- Born: 1954 Dominion of Pakistan
- Died: January 24, 2001 (aged 46–47) Watkins, Colorado, U.S.
- Education: University of Minnesota Crookston
- Occupations: Businessman, pilot
- Organization: Atlas Air
- Spouse: Linda Chowdry
- Relatives: Chowdry Ghais Akbar Buttar (father)

= Michael Chowdry =

Pakistani-American businessman

Michael A. Chowdry (1954 – January 24, 2001) was a Pakistani-American businessman who became the founder of American-based cargo carrier Atlas Air in 1992. He was on the Forbes 400 list with a net worth of $920 million, ranked among the richest American businessmen of Pakistani heritage before his death in a plane crash in 2001.
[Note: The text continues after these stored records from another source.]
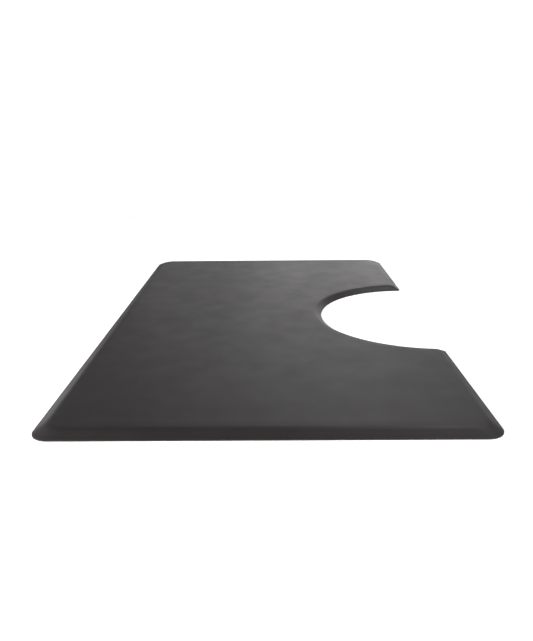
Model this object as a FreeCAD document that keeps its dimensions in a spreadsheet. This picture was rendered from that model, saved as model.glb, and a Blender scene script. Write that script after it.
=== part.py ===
"""Anti-fatigue floor mat for a salon chair: a bevelled foam slab with a half-round notch in one long side.

The mat lies on the floor with +Z up. Its origin is the middle of its footprint at floor level, +X points at
the notched long side, and Y runs along the mat's length. All sizes are in millimetres.

It is a bonded stack of three moulded layers: a wear skin over the top and the bevels, a foam core under it,
and a base skin whose underside is covered with shallow round grip cells.
"""

import FreeCAD, Part
import math
import os
import Sketcher

DIMENSIONS = [
    ("mat_width", 914.0, "across the mat, 36 in"),
    ("mat_length", 1524.0, "along the mat, 60 in"),
    ("mat_thickness", 15.9, "floor to the standing surface, 5/8 in"),
    ("lip_height", 2.6, "upright edge between the floor and the bevel"),
    ("bevel_run", 25.0, "width of the bevel along the four sides, up to where it would meet the top"),
    ("corner_radius", 40.0, "outer corners at the floor"),
    ("crest_corner_radius", 38.0, "outer corners at the top of the bevel"),
    ("notch_radius", 296.0, "half-round notch for a chair base of 23 in"),
    ("notch_run", 20.0, "width of the bevel round the notch"),
    ("horn_radius", 8.0, "corners where the notch meets the side"),
    ("shoulder_share", 0.28, "share of the bevel that the rounding at its top takes away"),
    ("skin_thickness", 1.6, "wear skin"),
    ("base_thickness", 2.0, "base skin"),
    ("cell_diameter", 34.0, "mouth of one grip cell"),
    ("cell_depth", 1.1, "grip cell at its middle"),
    ("cell_pitch", 60.0, "from one grip cell to the next"),
    ("cell_margin", 14.0, "least land between a cell and the base skin's edge"),
]
SHOULDER_BANDS = 5
UP = FreeCAD.Vector(0, 0, 1)


def fill_sheet(doc):
    """The driving dimensions, one aliased cell each."""
    sheet = doc.addObject("Spreadsheet::Sheet", "Sheet")
    for row, (alias, value, note) in enumerate(DIMENSIONS, start=1):
        sheet.set(f"A{row}", alias)
        sheet.set(f"B{row}", str(value))
        sheet.set(f"C{row}", note)
        sheet.setAlias(f"B{row}", alias)
    doc.recompute()
    return sheet


def size(doc, text):
    """The value of an expression on the sheet, in millimetres."""
    return float(doc.Sheet.evalExpression(text.replace("Sheet.", "")))


class Outline:
    """The mat's outline at one height, as expressions on the sheet.

    share says how far up the bevel the outline is: 0 is the footprint, 1 is where the bevel's slope would
    reach the top. margin is a further inset from all the walls.
    """

    def __init__(self, height, share="0", margin="0"):
        self.height = height
        self.inset = f"Sheet.bevel_run * ({share}) + {margin}"
        self.notch = f"Sheet.notch_radius + Sheet.notch_run * ({share}) + {margin}"
        self.corner = f"Sheet.corner_radius + (Sheet.crest_corner_radius - Sheet.corner_radius) * ({share})"


def outline_sketch(body, name, outline):
    """A closed sketch of the outline at its height: four rounded corners and the notch in the +X side."""
    doc = body.Document
    sketch = body.newObject("Sketcher::SketchObject", name)
    plane = next(f for f in body.Origin.OriginFeatures if f.Role == "XY_Plane")
    sketch.AttachmentSupport = [(plane, "")]
    sketch.MapMode = "FlatFace"
    sketch.setExpression(".AttachmentOffset.Base.z", outline.height)

    # Every edge is drawn where it belongs, so that the solver has nothing to move.
    half_width = f"Sheet.mat_width / 2 - ({outline.inset})"
    half_length = f"Sheet.mat_length / 2 - ({outline.inset})"
    half_x = size(doc, half_width)
    half_y = size(doc, half_length)
    notch_x = size(doc, "Sheet.mat_width / 2")
    notch = size(doc, outline.notch)
    corner = size(doc, outline.corner)
    horn = size(doc, "Sheet.horn_radius")
    inner_x = half_x - corner
    inner_y = half_y - corner
    horn_x = half_x - horn
    horn_y = math.sqrt((notch + horn) ** 2 - (notch_x - horn_x) ** 2)
    turn = math.atan2(horn_y, notch_x - horn_x)  # the way from the notch's middle to a horn's, off -X
    quarter = math.pi / 2

    def line(x1, y1, x2, y2):
        return Part.LineSegment(FreeCAD.Vector(x1, y1, 0), FreeCAD.Vector(x2, y2, 0))

    def arc(x, y, radius, start, end):
        return Part.ArcOfCircle(Part.Circle(FreeCAD.Vector(x, y, 0), UP, radius), start, end)

    edges = {
        "south": line(-inner_x, -half_y, inner_x, -half_y),
        "south_east": arc(inner_x, -inner_y, corner, -quarter, 0),
        "east_low": line(half_x, -inner_y, half_x, -horn_y),
        "horn_low": arc(horn_x, -horn_y, horn, 0, turn),
        "round_notch": arc(notch_x, 0, notch, math.pi - turn, math.pi + turn),
        "horn_high": arc(horn_x, horn_y, horn, -turn, 0),
        "east_high": line(half_x, horn_y, half_x, inner_y),
        "north_east": arc(inner_x, inner_y, corner, 0, quarter),
        "north": line(inner_x, half_y, -inner_x, half_y),
        "north_west": arc(-inner_x, inner_y, corner, quarter, 2 * quarter),
        "west": line(-half_x, inner_y, -half_x, -inner_y),
        "south_west": arc(-inner_x, -inner_y, corner, 2 * quarter, 3 * quarter),
    }
    number = dict(zip(edges, sketch.addGeometry(list(edges.values()), False)))

    def constrain(kind, *arguments):
        return sketch.addConstraint(Sketcher.Constraint(kind, *arguments))

    # Point 1 is an edge's start and 2 its end going anticlockwise; the notch alone is drawn the other way.
    ring = list(number)
    for first, second in zip(ring, ring[1:] + ring[:1]):
        leave = 1 if first == "round_notch" else 2
        enter = 2 if second == "round_notch" else 1
        constrain("Tangent", number[first], leave, number[second], enter)
    for edge in ("south", "north"):
        constrain("Horizontal", number[edge])
    for edge in ("east_low", "east_high", "west"):
        constrain("Vertical", number[edge])
    for edge in ("north_east", "north_west", "south_west"):
        constrain("Equal", number["south_east"], number[edge])
    constrain("Equal", number["horn_low"], number["horn_high"])

    x_axis = -1
    origin = (-1, 1)
    centre = 3
    constrain("PointOnObject", number["round_notch"], centre, x_axis)
    driven = [
        ("east", "DistanceX", (*origin, number["east_low"], 1), half_x, half_width),
        ("west", "DistanceX", (number["west"], 1, *origin), half_x, half_width),
        ("south", "DistanceY", (number["south"], 1, *origin), half_y, half_length),
        ("north", "DistanceY", (*origin, number["north"], 1), half_y, half_length),
        ("middle", "DistanceX", (*origin, number["round_notch"], centre), notch_x, "Sheet.mat_width / 2"),
        ("notch", "Radius", (number["round_notch"],), notch, outline.notch),
        ("corner", "Radius", (number["south_east"],), corner, outline.corner),
        ("horn", "Radius", (number["horn_low"],), horn, "Sheet.horn_radius"),
    ]
    for label, kind, arguments, value, expression in driven:
        index = constrain(kind, *arguments, value)
        sketch.renameConstraint(index, label)
        sketch.setExpression(f".Constraints.{label}", expression)
    return sketch


def bevelled_loft(body, name, foot, drop, margin):
    """Adds a slab to the body: from the foot outline up the bevel and over a rounded shoulder to the top.

    The shoulder is a parabola drawn in narrow bands. drop lowers it all, and margin insets it.
    """
    rise = "(Sheet.mat_thickness - Sheet.lip_height)"
    outlines = [foot]
    for band in range(SHOULDER_BANDS + 1):
        left = 1 - band / SHOULDER_BANDS  # 1 where the shoulder leaves the bevel, 0 where it meets the top
        height = f"Sheet.mat_thickness - ({drop}) - {rise} * Sheet.shoulder_share * {left**2:.4f}"
        share = f"1 + Sheet.shoulder_share * {1 - 2 * left:.4f}"
        outlines.append(Outline(height, share, margin))
    sketches = []
    for level, outline in enumerate(outlines):
        sketches.append(outline_sketch(body, f"{name}_{level}", outline))
    loft = body.newObject("PartDesign::AdditiveLoft", f"{name}_bevel")
    loft.Profile = sketches[0]
    loft.Sections = sketches[1:]
    loft.Ruled = True
    body.Document.recompute()


def make_foam_core(doc):
    """The cushion: resilient foam that fills the space between the two skins, one skin's thickness inside."""
    body = doc.addObject("PartDesign::Body", "foam_core")
    rise = "(Sheet.mat_thickness - Sheet.lip_height)"
    share = f"(Sheet.base_thickness - Sheet.lip_height + Sheet.skin_thickness) / {rise}"
    margin = "Sheet.skin_thickness / 4"
    foot = Outline("Sheet.base_thickness", share, margin)
    bevelled_loft(body, "core", foot, "Sheet.skin_thickness", margin)
    return body


def make_wear_skin(doc, core):
    """The moulded skin over the standing surface and the bevels: it stands on the base skin, hollow below."""
    body = doc.addObject("PartDesign::Body", "mat_envelope")
    lip = body.newObject("PartDesign::Pad", "lip")
    lip.Profile = outline_sketch(body, "parting_line", Outline("Sheet.base_thickness"))
    lip.setExpression("Length", "Sheet.lip_height - Sheet.base_thickness")
    doc.recompute()
    bevelled_loft(body, "skin", Outline("Sheet.lip_height"), "0", "0")
    skin = doc.addObject("Part::Cut", "wear_skin")
    skin.Base = body
    skin.Tool = core
    doc.recompute()
    return skin


def cell_centres(doc):
    """Middles of the grip cells: a triangular grid, kept clear of the footprint's edge all round."""
    pitch = size(doc, "Sheet.cell_pitch")
    keep = size(doc, "Sheet.cell_diameter / 2 + Sheet.cell_margin")
    notch_x = size(doc, "Sheet.mat_width / 2")
    notch_clear = size(doc, "Sheet.notch_radius") + keep
    reach_x = notch_x - keep
    reach_y = size(doc, "Sheet.mat_length / 2") - keep
    row_gap = pitch * math.sqrt(3) / 2
    rows = int(reach_y // row_gap)
    columns = int(reach_x // pitch) + 1
    centres = []
    for row in range(-rows, rows + 1):
        shift = pitch / 2 if row % 2 else 0.0
        for column in range(-columns, columns + 1):
            x = column * pitch + shift
            y = row * row_gap
            if abs(x) <= reach_x and math.hypot(x - notch_x, y) >= notch_clear:
                centres.append(FreeCAD.Vector(x, y, 0))
    return centres


def make_base_skin(doc):
    """The underside: a tough sheet as large as the footprint, with a shallow round cup for each grip cell."""
    body = doc.addObject("PartDesign::Body", "base_sheet")
    sheet = body.newObject("PartDesign::Pad", "sheet")
    sheet.Profile = outline_sketch(body, "footprint", Outline("0"))
    sheet.setExpression("Length", "Sheet.base_thickness")
    doc.recompute()

    depth = size(doc, "Sheet.cell_depth")
    mouth = size(doc, "Sheet.cell_diameter / 2")
    ball = (mouth**2 + depth**2) / (2 * depth)  # radius of the sphere that the cup is a cap of
    below = depth / 2  # how far the cap reaches below the sheet, so that it cuts cleanly
    start = math.degrees(math.asin((ball - depth - below) / ball))
    cup = Part.makeSphere(ball, FreeCAD.Vector(0, 0, depth - ball), UP, start, 90)
    cups = doc.addObject("Part::Feature", "grip_cups")
    cups.Shape = Part.makeCompound([cup.translated(centre) for centre in cell_centres(doc)])

    base = doc.addObject("Part::Cut", "base_skin")
    base.Base = body
    base.Tool = cups
    doc.recompute()
    return base


def export(doc, pieces):
    """Writes each piece to parts/NODE.step once the whole document has proved sound."""
    failed = [o.Name for o in doc.Objects if {"Invalid", "Error"} & set(o.State)]
    if failed:
        raise RuntimeError(f"these objects failed: {failed}")
    os.makedirs("parts", exist_ok=True)
    for piece in pieces:
        shape = piece.Shape
        if shape.isNull() or not shape.isValid() or len(shape.Solids) != 1:
            raise RuntimeError(f"{piece.Label} is not one sound solid")
        shape.exportStep(os.path.join("parts", f"{piece.Label}.step"))
        print(f"{piece.Label}: {shape.Volume / 1000:.0f} cm3, {len(shape.Faces)} faces, "
              f"z {shape.BoundBox.ZMin:.2f} to {shape.BoundBox.ZMax:.2f}")


def main():
    doc = FreeCAD.newDocument("salon_mat")
    fill_sheet(doc)
    core = make_foam_core(doc)
    skin = make_wear_skin(doc, core)
    base = make_base_skin(doc)
    export(doc, [skin, core, base])


main()
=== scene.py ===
"""Looks of the salon anti-fatigue mat, with its moulded wear skin, foam core and gripping underside.

Lengths are in metres, in the frame of the CAD model: +Z up from the floor, +X towards the notched long
side, +Y along the mat.
"""

import math

import bpy
from mathutils import Matrix, Vector, noise
from mathutils.geometry import delaunay_2d_cdt


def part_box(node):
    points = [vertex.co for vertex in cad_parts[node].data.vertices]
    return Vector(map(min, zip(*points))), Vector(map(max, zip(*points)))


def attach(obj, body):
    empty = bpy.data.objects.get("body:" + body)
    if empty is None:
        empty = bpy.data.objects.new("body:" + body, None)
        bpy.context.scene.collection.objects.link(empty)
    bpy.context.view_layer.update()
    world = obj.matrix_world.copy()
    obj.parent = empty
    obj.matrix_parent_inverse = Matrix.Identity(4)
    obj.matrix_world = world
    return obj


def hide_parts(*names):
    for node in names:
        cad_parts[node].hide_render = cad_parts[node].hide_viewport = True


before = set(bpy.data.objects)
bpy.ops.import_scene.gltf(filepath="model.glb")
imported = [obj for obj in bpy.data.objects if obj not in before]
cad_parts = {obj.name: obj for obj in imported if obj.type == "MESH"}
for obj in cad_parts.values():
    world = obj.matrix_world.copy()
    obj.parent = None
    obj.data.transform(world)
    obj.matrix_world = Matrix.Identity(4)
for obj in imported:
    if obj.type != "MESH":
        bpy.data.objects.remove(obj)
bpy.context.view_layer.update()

MM = 0.001
QUARTER = math.pi / 2
FULL_TURN = 2 * math.pi

SKIN_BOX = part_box("wear_skin")
CORE_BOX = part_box("foam_core")
HALF_WIDTH = SKIN_BOX[1].x
HALF_LENGTH = SKIN_BOX[1].y
TOP = SKIN_BOX[1].z
PARTING = SKIN_BOX[0].z  # height of the seam between the two skins
SKIN = TOP - CORE_BOX[1].z

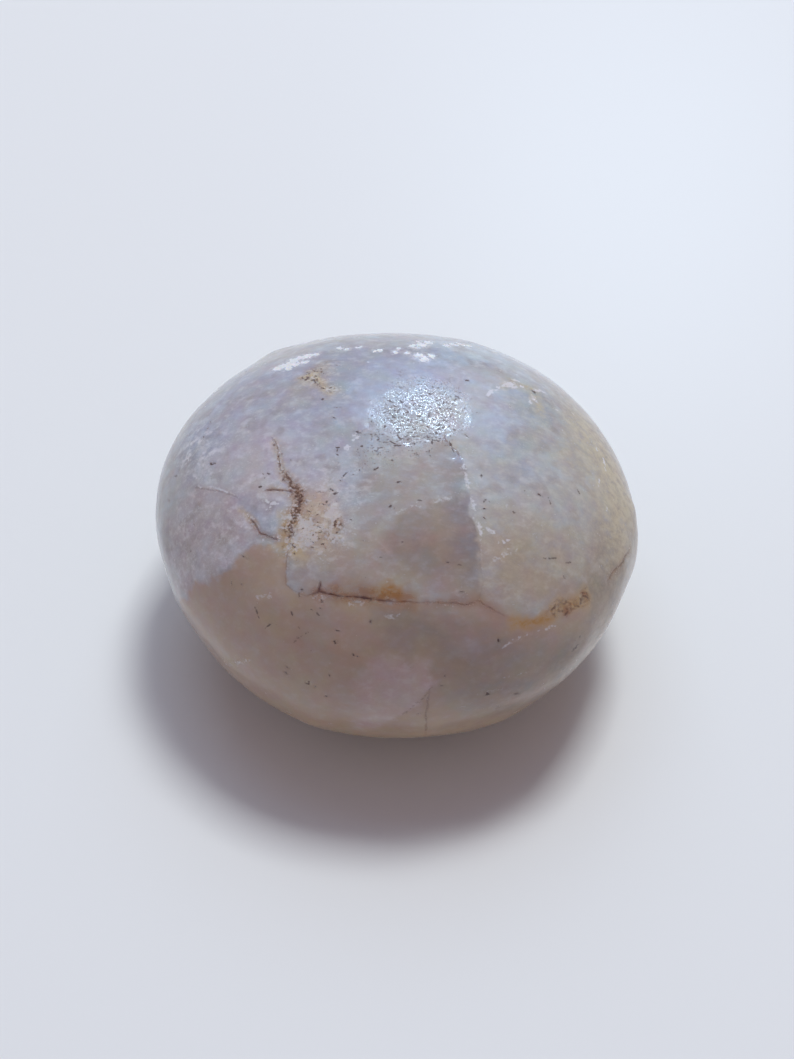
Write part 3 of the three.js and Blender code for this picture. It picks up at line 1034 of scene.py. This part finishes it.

==Early life and education==
Born in Pakistan in a Muslim Punjabi family, Chowdry emigrated to England aged 15. He was a son of Chowdry Ghais Akbar Buttar, a retired army officer and grandson of Chowdry Mohammad Akbar Buttar; a government bureaucrat. In 1976, he moved to the United States where he graduated from the University of Minnesota Crookston in 1978 with a degree in Agricultural Aviation. He started his aviation career flying crop dusters and selling Piper airplanes to cover his college tuition. He gave flying lessons to farmers, and also worked under a government contract flying Native Americans to the Mayo Clinic from reservations in the Midwest.

==Career==
Chowdry expanded his business into buying and selling landing rights at constrained airports in the early 1980s. In 1984, he started a company named Aeronautics Leasing, which leased passenger airplanes to major carriers such as Pan American, British Airways and Trans World Airlines. In 1992, Michael Chowdry founded Atlas Air which is based in Purchase, NY, valued around $ 1.39 billion, operates B747s in 46 countries and 101 cities. By 1993, Atlas Air was flying routes to Taipei and Europe, and the company went public in 1997.

===Plane crash===
On January 24, 2001, Michael Chowdry died while flying his personal Czech-made Aero L-39 Albatros jet trainer with Jeff Cole, aerospace editor of the Wall Street Journal. The crash occurred in Watkins, Colorado, killing both Chowdry and Cole. He was survived by his wife and two children. His wife Linda in 2021 published the memoir No Man's Son - A Flight from Obscurity to Fame about her late husband.